Belle : l’interview de Mamoru Hosoda

Photo du film Belle © 2021 STUDIO CHIZU

 

Cannes Première fait place à l’une des plus grandes voix du cinéma d’animation en invitant Mamoru Hosoda. Avec Belle, son dernier film, le réalisateur poursuit sa réflexion sur l’impact du numérique sur les jeunes générations à travers l’histoire de Suzu, adolescente des montagnes dans la vie réelle, rockstar adulée dans le monde virtuel de « U ».

Comment vous est venue l’idée de ce film qui montre ce que le numérique a de meilleur et de pire ?

Ma fille a 5 ans, j’ai beaucoup pensé à son avenir en faisant ce film. Quand je suis né, le monde digital n’était pas du tout celui d’aujourd’hui. J’ai imaginé ce qu’il sera quand ma fille et sa génération qui est née avec Internet auront grandi. 

C’est une préoccupation récurrente dans votre travail de cinéaste.

Quand on observe les films autour de ce sujet, on le décrit comme une dystopie, forcément négative. Moi, je traite ce thème depuis vingt ans, avec Digimon en 1999 puis Summer Wars en 2009 et désormais dans Belle. Je pense que je suis le seul réalisateur au monde à continuer à le traiter de manière constante et positive. Pour nous, les adultes, Internet peut poser des problèmes, on peut y porter un regard négatif, mais je voudrais que ça change pour les générations futures. De toute façon, c’est un outil dont on ne peut plus se passer, il faut que ça nous soit bénéfique.

Le titre et les personnages rappellent La Belle et la Bête. Vous aviez d’autres références en tête ?

La Belle et la Bête a été ma plus grande inspiration. Mais il existe dans le monde de nombreuses histoires qui lui ressemblent.
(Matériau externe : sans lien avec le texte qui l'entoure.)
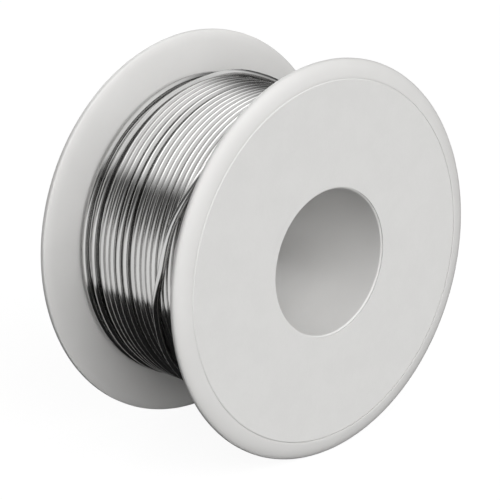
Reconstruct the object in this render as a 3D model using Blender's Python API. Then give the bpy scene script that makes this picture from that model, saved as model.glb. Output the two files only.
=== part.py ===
"""Solder wire spool: a reel moulded in two halves, its label and the wire wound on it.

The row frame has +Z up and +Y along the bore, from the labelled front face to the rear
face. The origin is on the bore's axis, half way between the two outermost faces. Lengths
are metres; MM turns millimetres into metres.

How it goes together: the rear half carries the winding barrel, and the front half
carries the sleeve that lines the bore. The sleeve runs through the barrel and ends in the
rear flange's hole, and a collar on the front flange centres the barrel's open end. The
wire starts inside the barrel, comes out through a slot beside the rear flange, and is
wound in layers between the flanges.
"""

import math

import bmesh
import bpy
from mathutils import Matrix, Vector

MM = 0.001

# Driving dimensions of the reel.
FLANGE_RADIUS = 27.5 * MM
WIDTH = 28.2 * MM
RIM_THICKNESS = 1.7 * MM
SEAT_DEPTH = 0.55 * MM
SEAT_RADIUS = 25.05 * MM
BORE_RADIUS = 10.1 * MM
SLEEVE_WALL = 1.3 * MM
BARREL_RADIUS = 15.9 * MM
BARREL_WALL = 1.5 * MM
COLLAR_WALL = 1.4 * MM
COLLAR_HEIGHT = 2.5 * MM
BORE_CHAMFER = 0.3 * MM

# The rim: a flat crest, a crown that falls away to the edge, and a rounded inner corner.
# The front crown is the fuller one, and the rear rim's inner corner is the rounder one.
CREST_RAMP = 0.15 * MM
CREST_WIDTH = 0.5 * MM
FRONT_CROWN_DROP = 1.4 * MM
REAR_CROWN_DROP = 1.0 * MM
EDGE_LAND = 0.05 * MM
FRONT_INNER_CORNER = 0.3 * MM
REAR_INNER_CORNER = 1.6 * MM
CROWN_STEPS = 5
CORNER_STEPS = 4

# The label, a paper ring stuck on the front seat.
LABEL_OUTER_RADIUS = 24.8 * MM
LABEL_HOLE_RADIUS = 10.45 * MM
LABEL_THICKNESS = 0.15 * MM

# The wound wire.
WIRE_DIAMETER = 1.0 * MM
WIRE_BEVEL_STEPS = 2
COIL_END_RADIUS = 21.6 * MM
COIL_CROWN = 0.9 * MM
COIL_CROWN_STEPS = 8

# The wire's start, inside the barrel, and the slot that it comes in through.
TAIL_RADIUS = 13.2 * MM
TAIL_OFFSET = 1.2 * MM
TAIL_ENTRY_DEG = 40.0
TAIL_RAMP_DEG = 28.0
TAIL_REST_DEG = 55.0
TAIL_STEPS = 20
SLOT_LENGTH = 6.4 * MM
SLOT_WIDTH = 1.7 * MM
SLOT_DEPTH = 2.0 * BARREL_WALL
SLOT_PLACE = 0.35  # along the ramp, where the wire goes through the barrel's wall

# Room that touching pieces keep between them, and the facets of every turned piece.
GAP = 0.3 * MM
SEGMENTS = 72
SHARP_ANGLE_DEG = 35.0
MERGE_DISTANCE = 0.001 * MM

FRONT = -1.0
REAR = 1.0
INNER_FACE = WIDTH / 2.0 - RIM_THICKNESS
SEAT_FACE = WIDTH / 2.0 - SEAT_DEPTH
SLEEVE_RADIUS = BORE_RADIUS + SLEEVE_WALL
BARREL_BORE = BARREL_RADIUS - BARREL_WALL


def clear_scene():
    """Remove every object that the file opened with."""
    for item in list(bpy.data.objects):
        bpy.data.objects.remove(item, do_unlink=True)


def plain_material(name, color, roughness, metallic):
    """Return a Principled material of one colour."""
    material = bpy.data.materials.new(name)
    material.use_nodes = True
    shader = material.node_tree.nodes["Principled BSDF"]
    shader.inputs["Base Color"].default_value = (*color, 1.0)
    shader.inputs["Roughness"].default_value = roughness
    shader.inputs["Metallic"].default_value = metallic
    return material


def link_object(name, data, material, parent):
    """Put mesh or curve data in the scene as a named object under the parent."""
    piece = bpy.data.objects.new(name, data)
    piece.data.materials.append(material)
    bpy.context.scene.collection.objects.link(piece)
    piece.parent = parent
    return piece


def turned(name, outline, material, parent):
    """Spin a closed outline of (radius, y) points round the bore's axis."""
    mesh = bpy.data.meshes.new(name)
    shape = bmesh.new()
    points = [shape.verts.new((radius, y, 0.0)) for radius, y in outline]
    edges = [shape.edges.new((points[i - 1], points[i])) for i in range(len(points))]
    bmesh.ops.spin(
        shape,
        geom=points + edges,
        cent=(0.0, 0.0, 0.0),
        axis=(0.0, 1.0, 0.0),
        angle=2.0 * math.pi,
        steps=SEGMENTS,
        use_merge=True,
    )
    bmesh.ops.remove_doubles(shape, verts=shape.verts, dist=MERGE_DISTANCE)
    bmesh.ops.recalc_face_normals(shape, faces=shape.faces)
    # Half a facet of turn, so that the reel stands on a facet and not on an edge.
    half_facet = Matrix.Rotation(math.pi / SEGMENTS, 3, "Y")
    bmesh.ops.rotate(shape, cent=(0.0, 0.0, 0.0), matrix=half_facet, verts=shape.verts)
    shape.to_mesh(mesh)
    shape.free()
    mesh.shade_smooth()
    mesh.set_sharp_from_angle(angle=math.radians(SHARP_ANGLE_DEG))
    return link_object(name, mesh, material, parent)


def arc(centre, radii, start_deg, end_deg, steps):
    """Points along an ellipse's arc in the (radius, y) plane, both ends included."""
    points = []
    for i in range(steps + 1):
        angle = math.radians(start_deg + (end_deg - start_deg) * i / steps)
        points.append((centre[0] + radii[0] * math.cos(angle), centre[1] + radii[1] * math.sin(angle)))
    return points


def rim_outline(side, crown_drop, inner_corner):
    """The rim from its inner corner, round the edge and over the crest, to the seat."""
    outer_face = WIDTH / 2.0
    edge_low = outer_face - crown_drop - EDGE_LAND
    edge_high = outer_face - crown_drop
    crest_start = SEAT_RADIUS + CREST_RAMP
    crown_start = crest_start + CREST_WIDTH
    corner_radii = (inner_corner, edge_low - INNER_FACE)
    corner = arc((FLANGE_RADIUS - inner_corner, edge_low), corner_radii, -90.0, 0.0, CORNER_STEPS)
    crown_radii = (FLANGE_RADIUS - crown_start, crown_drop)
    crown = arc((crown_start, edge_high), crown_radii, 0.0, 90.0, CROWN_STEPS)
    seat_wall = [(crest_start, outer_face), (SEAT_RADIUS, SEAT_FACE)]
    return [(radius, side * y) for radius, y in corner + crown + seat_wall]


def front_half(material, parent):
    """Front flange with the bore's sleeve and the collar that centres the barrel."""
    mouth = BORE_RADIUS + BORE_CHAMFER
    collar_outer = BARREL_BORE - GAP
    collar_inner = collar_outer - COLLAR_WALL
    collar_end = -INNER_FACE + COLLAR_HEIGHT
    inside = [
        (mouth, -SEAT_FACE),
        (BORE_RADIUS, -SEAT_FACE + BORE_CHAMFER),
        (BORE_RADIUS, SEAT_FACE - BORE_CHAMFER),
        (mouth, SEAT_FACE),
        (SLEEVE_RADIUS, SEAT_FACE),
        (SLEEVE_RADIUS, -INNER_FACE),
        (collar_inner, -INNER_FACE),
        (collar_inner, collar_end),
        (collar_outer, collar_end),
        (collar_outer, -INNER_FACE),
    ]
    rim = rim_outline(FRONT, FRONT_CROWN_DROP, FRONT_INNER_CORNER)
    return turned("front_spool_half", inside + rim, material, parent)


def rear_half(material, parent):
    """Rear flange with the barrel that the wire is wound on, slotted for its start."""
    hole = SLEEVE_RADIUS + GAP
    barrel_end = -INNER_FACE + GAP
    inside = [
        (hole, SEAT_FACE),
        (hole, INNER_FACE),
        (BARREL_BORE, INNER_FACE),
        (BARREL_BORE, barrel_end),
        (BARREL_RADIUS, barrel_end),
        (BARREL_RADIUS, INNER_FACE),
    ]
    rim = rim_outline(REAR, REAR_CROWN_DROP, REAR_INNER_CORNER)
    piece = turned("rear_spool_half", inside + rim, material, parent)
    cut = piece.modifiers.new("wire_slot", "BOOLEAN")
    cut.operation = "DIFFERENCE"
    cut.solver = "EXACT"
    cut.object = slot_cutter(material, parent)
    return piece


def tail_radius_at(turn_deg):
    """Radius of the wire's centre as it ramps from the barrel's surface to its inside."""
    share = min(max(turn_deg / TAIL_RAMP_DEG, 0.0), 1.0)
    eased = share * share * (3.0 - 2.0 * share)
    outside = BARREL_RADIUS + WIRE_DIAMETER / 2.0
    return outside + (TAIL_RADIUS - outside) * eased


def slot_cutter(material, parent):
    """Block that cuts the wire's slot through the barrel's wall."""
    mesh = bpy.data.meshes.new("slot_cutter")
    shape = bmesh.new()
    bmesh.ops.create_cube(shape, size=1.0)
    size = Vector((SLOT_DEPTH, SLOT_WIDTH, SLOT_LENGTH))
    bmesh.ops.scale(shape, vec=size, verts=shape.verts)
    shape.to_mesh(mesh)
    shape.free()
    cutter = link_object("slot_cutter", mesh, material, parent)
    angle = math.radians(TAIL_ENTRY_DEG + SLOT_PLACE * TAIL_RAMP_DEG)
    radius = BARREL_RADIUS - BARREL_WALL / 2.0
    cutter.location = (radius * math.cos(angle), INNER_FACE - TAIL_OFFSET, radius * math.sin(angle))
    cutter.rotation_euler = (0.0, -angle, 0.0)
    cutter.hide_render = True
    cutter.display_type = "WIRE"
    return cutter


def front_label(material, parent):
    """Paper ring on the front seat."""
    back = -SEAT_FACE - GAP
    face = back - LABEL_THICKNESS
    outline = [
        (LABEL_HOLE_RADIUS, face),
        (LABEL_HOLE_RADIUS, back),
        (LABEL_OUTER_RADIUS, back),
        (LABEL_OUTER_RADIUS, face),
    ]
    return turned("front_label", outline, material, parent)


def wire_coil(material, parent):
    """The wound wire as one ring, slightly crowned as wound layers are."""
    end = INNER_FACE - GAP
    inner = BARREL_RADIUS + GAP
    outer = []
    for i in range(COIL_CROWN_STEPS + 1):
        across = 2.0 * i / COIL_CROWN_STEPS - 1.0
        radius = COIL_END_RADIUS + COIL_CROWN * (1.0 - across * across)
        outer.append((radius, across * end))
    outline = [(inner, end), (inner, -end)] + outer
    return turned("solder_wire_coil", outline, material, parent)


def wire_start(material, parent):
    """The wire's start, from the slot to its end inside the barrel."""
    highest = BARREL_RADIUS - WIRE_DIAMETER / 2.0
    turns = [TAIL_REST_DEG * i / TAIL_STEPS for i in range(TAIL_STEPS + 1)]
    route = [(turn, tail_radius_at(turn)) for turn in turns if tail_radius_at(turn) <= highest]
    curve = bpy.data.curves.new("wire_start", "CURVE")
    curve.dimensions = "3D"
    curve.bevel_depth = WIRE_DIAMETER / 2.0
    curve.bevel_resolution = WIRE_BEVEL_STEPS
    curve.use_fill_caps = True
    spline = curve.splines.new("POLY")
    spline.points.add(len(route) - 1)
    for point, (turn, radius) in zip(spline.points, route):
        angle = math.radians(TAIL_ENTRY_DEG + turn)
        y = INNER_FACE - TAIL_OFFSET
        point.co = (radius * math.cos(angle), y, radius * math.sin(angle), 1.0)
    return link_object("wire_start", curve, material, parent)


def main():
    clear_scene()
    reel = bpy.data.objects.new("reel_axis", None)
    bpy.context.scene.collection.objects.link(reel)
    plastic = plain_material("white_plastic", (0.78, 0.78, 0.77), 0.42, 0.0)
    paper = plain_material("label_paper", (0.66, 0.66, 0.65), 0.7, 0.0)
    solder = plain_material("solder", (0.62, 0.62, 0.61), 0.22, 1.0)
    front_half(plastic, reel)
    rear_half(plastic, reel)
    front_label(paper, reel)
    wire_coil(solder, reel)
    wire_start(solder, reel)


main()
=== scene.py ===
"""Solder wire spool: the fine surface, the wire turn by turn, the materials and the light.

The row frame is part.py's: metres, +Z up, +Y along the bore from the labelled front to
the rear, origin on the bore's axis half way between the flanges. MM turns millimetres
into metres. An angle round the reel is measured from +X towards +Z.
"""

import math

import bmesh
import bpy
import numpy as np
from mathutils import Euler, Matrix, Vector


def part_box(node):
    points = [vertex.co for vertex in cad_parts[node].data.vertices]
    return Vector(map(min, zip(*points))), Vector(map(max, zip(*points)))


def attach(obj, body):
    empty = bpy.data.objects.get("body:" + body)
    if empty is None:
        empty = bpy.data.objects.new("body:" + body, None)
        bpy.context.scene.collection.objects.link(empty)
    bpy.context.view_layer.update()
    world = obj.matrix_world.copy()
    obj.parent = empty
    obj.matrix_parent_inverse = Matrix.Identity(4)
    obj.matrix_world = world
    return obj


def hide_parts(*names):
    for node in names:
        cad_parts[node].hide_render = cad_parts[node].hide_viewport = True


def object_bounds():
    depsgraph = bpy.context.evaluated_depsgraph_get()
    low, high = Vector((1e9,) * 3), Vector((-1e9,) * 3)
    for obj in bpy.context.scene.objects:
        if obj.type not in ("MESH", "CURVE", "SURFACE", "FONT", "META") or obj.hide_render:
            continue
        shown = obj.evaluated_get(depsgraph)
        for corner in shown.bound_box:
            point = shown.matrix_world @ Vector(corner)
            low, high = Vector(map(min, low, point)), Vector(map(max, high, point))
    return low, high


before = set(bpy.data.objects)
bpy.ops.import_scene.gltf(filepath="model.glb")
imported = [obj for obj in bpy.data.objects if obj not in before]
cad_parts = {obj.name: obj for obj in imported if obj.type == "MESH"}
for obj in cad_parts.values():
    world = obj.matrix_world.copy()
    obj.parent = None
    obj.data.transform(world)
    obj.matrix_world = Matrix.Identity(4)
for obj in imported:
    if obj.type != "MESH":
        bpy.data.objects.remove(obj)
CAD_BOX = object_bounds()

MM = 0.001
FULL_TURN = 2.0 * math.pi

# The reel, as part.py has it. The finest measures are set here a little more closely.
FLANGE_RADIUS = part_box("front_spool_half")[1].x
HALF_WIDTH = -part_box("front_spool_half")[0].y
RIM_THICKNESS = 1.7 * MM
FRONT_SEAT_DEPTH = 0.17 * MM
REAR_SEAT_DEPTH = 0.26 * MM
SEAT_RADIUS = 24.94 * MM
BORE_RADIUS = 10.05 * MM
BORE_CHAMFER = 0.25 * MM
SLEEVE_WALL = 1.3 * MM
BARREL_RADIUS = 15.9 * MM
BARREL_WALL = 1.5 * MM
COLLAR_WALL = 1.4 * MM
COLLAR_HEIGHT = 2.5 * MM
GAP = 0.3 * MM

# The rims: from the seat a short ramp up to the crest, an elliptical crown down to the
# edge, a narrow land and a rounded inner corner. The front crest lies lower than the label.
CREST_RAMP = 0.02 * MM
FRONT_CREST_DROP = 0.08 * MM
REAR_CREST_DROP = 0.0 * MM
CROWN_CENTRE = 24.3 * MM
FRONT_CROWN_DROP = 1.15 * MM
REAR_CROWN_DROP = 1.0 * MM
FRONT_EDGE_LAND = 0.05 * MM
REAR_EDGE_LAND = 0.35 * MM
FRONT_INNER_CORNER = 0.3 * MM
REAR_INNER_CORNER = 1.6 * MM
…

Au Japon par exemple, c’est une nouvelle qui s’appelle Histoire du poète qui fut changé en tigre, d’Atsushi Nakajima. C’est l’histoire d'un homme pris de jalousie qui se transforme en tigre. Un ami lui rend visite et lui récite des poèmes. J’ai été inspiré par ce type de contes et par les histoires dans lesquelles les personnages se transforment en animaux pour exprimer la grande tristesse de l’humanité.

Quelques mots sur votre studio d’animation, Chizu. Est-ce une manière de garantir votre indépendance sans faille ?

J’ai en effet cofondé ce studio pour faire des films de manière indépendante. Depuis que je l’ai créé, je n’ai jamais fait de film de commande. Pour moi, le plus important, c’est d’être à l’initiative de mes films et de leurs sujets, ceux qui me paraissent nécessaires dans notre monde.

Votre sélection à Cannes Première met le film d’animation en valeur au Festival de Cannes. Qu’est-ce que cela vous inspire ?

Il y en a peu à Cannes mais la question n’est pas là. Fictions, documentaires, images de synthèse, je ne catégorise pas les genres. L’animation n’est qu’un moyen de faire du cinéma. Il y a encore des idées reçues sur l’animation, certains la sous-estiment. Mais dans l’histoire des Beaux-arts, dans les peintures religieuses et encore avant, le dessin était là, bien avant le cinéma. L’animation existait en quelque sorte avant la prise de vue réelle. Je considère mon film comme les autres présentés ici et c’est le contenu qui prime.